The blunt rebuke — in which Glosser accused Miller of dehumanizing refugees and turning his back on their family's immigration story — went viral and caused Miller's name to trend on Twitter on Monday afternoon.
We talked to Glosser, a neuropsychologist who lives in Yardley, about his motivation for writing the piece, his relationship with his nephew, and how he believes Miller's policies are affecting immigrants.
Glosser said he was dismayed by the separation of more than 2,000 immigrant children from their parents at the southern U.S. border earlier this year. The separations were the direct result of a "zero-tolerance" policy that Miller created and the Trump administration implemented. (Trump, facing public outcry, signed an executive order in June to halt the family separations.)
"I didn't feel I had the moral right to remain a quiet voice," Glosser, 68, said. "I knew I had the opportunity to get heard more loudly because of my family relationship with Stephen."
Glosser also wanted to share the history of their family's ancestors, who fled anti-Jewish violence in Eastern Europe in the early 1900s and eventually settled in Johnstown, in Western Pennsylvania, where the Glossers ran a number of businesses, including a department store. In the op-ed, Glosser wrote that the family would have been "wiped out" had Miller's ideas, such as greatly reducing the number of refugees in the country, been in effect.
There isn't much of one.
"I've met the guy maybe 10 times in my whole life," Glosser said. Most of those encounters were in Miller's early childhood. The last time he spoke to Miller was at least five years ago, when they discussed something political, Glosser said.
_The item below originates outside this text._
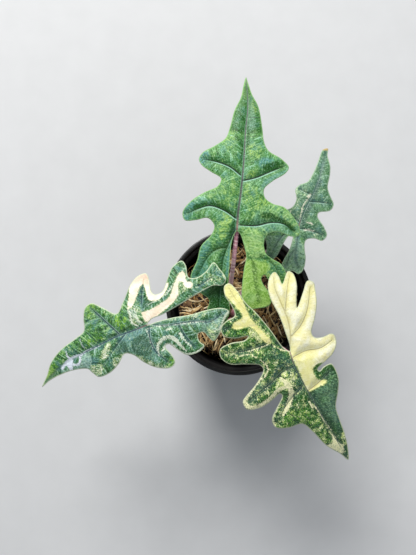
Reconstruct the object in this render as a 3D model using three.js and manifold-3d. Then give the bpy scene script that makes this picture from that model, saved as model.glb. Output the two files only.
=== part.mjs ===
// A potted, variegated jewel alocasia: four deeply lobed leaves on arching stalks that rise from one short
// crown, in a round nursery pot of coarse growing mix. Millimetres, +Z up, +X to the right.
// The origin is the middle of the pot's flat base.
import * as THREE from "three";
import { mergeVertices } from "three/addons/utils/BufferGeometryUtils.js";
import Module from "manifold-3d";

const wasm = await Module();
wasm.setup();

// Driving dimensions of the pot
const rimRadius = 60;
const potHeight = 90;
const baseRadius = 42;
const wallThickness = 1.5;
const floorThickness = 2.5;
const collarHeight = 13;
const collarStep = 2.5;
const collarInset = 1.2;
const collarTaper = 0.4;
const lipHeight = 3;
const lipWidth = 3.6;
const edgeBevel = 0.8;
const potSides = 44;
const drainHoleRadius = 3.5;
const drainHoleCount = 8;
const drainCircleRadius = 33;

// Driving dimensions of the growing mix and the crown
const clearance = 0.3;
const mixEdgeHeight = 77;
const mixMound = 4;
const mixLumps = 0.9;
const mixRings = 8;
const mixRimGap = 1;
const mixTopDepth = 32;
const mixFall = 19;
const mixFallSide = -80;
const mixFallStart = 30;
const mixFallEnd = 47;
const mixFallShrink = 0.06;
const mixShrink = 0.05;
const mixShrinkWave = 0.03;
const strandCount = 34;
const strandRadius = 1.1;
const strandHalfLength = 8;
const strandSpread = 42;
const strandCurl = 5;
const crownPlace = [-8.7, -11.5];
const crownRadius = 8.5;
const crownTop = 84.5;
const crownDepth = 16;
const crownFoot = 1.5;
const crownSides = 20;

// Driving dimensions shared by all leaves
const bladeThickness = 0.8;
const midribDepth = 1.1;
const veinDepth = 0.7;
const veinValley = 1.6;
const veinValleyWidth = 4;
const marginRoll = 1.4;
const marginRollWidth = 3.5;
const crossSag = 5;
const marginSpacing = 2.9;
const veinSpacing = 3.4;
const meshSpacing = 4.2;
const stalkTopRadius = 1.5;
const stalkBaseRadius = 2.9;
const stalkRootOffset = 4.6;
const stalkTilt = 18;
const stalkSeat = 4.5;
const stalkTaper = 0.3;
const sheathShare = 0.45;
const stalkSides = 8;
const stalkRings = 16;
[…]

He declined to go into details.
Glosser said he doesn't want people to think he's the family spokesperson. While many relatives have sent him messages supporting the op-ed, he said that he hasn't heard from his sister, who is Miller's mother, and that she and Miller's father tend to stay out of the spotlight.
"People who deserve asylum are being shipped back to hell," Glosser said, pointing to the administration's ruling that victims of domestic abuse and gang violence generally do not qualify for asylum.
Glosser, who performs psychological evaluations for clients of HIAS Pennsylvania, a Philadelphia-based nonprofit that provides legal services to immigrants, said the rhetoric used by Trump and Miller to target immigrants is dangerous.
Trump has used words like "infest" and "crime infested and breeding" to describe illegal immigrants. Miller is also pushing the administration to limit citizenship for another group — legal immigrants — particularly those who have used public programs such as Obamacare, NBC reported earlier this month.
Miller's and Trump's threats to immigrants, Glosser said, are threats to everyone who cares about democracy.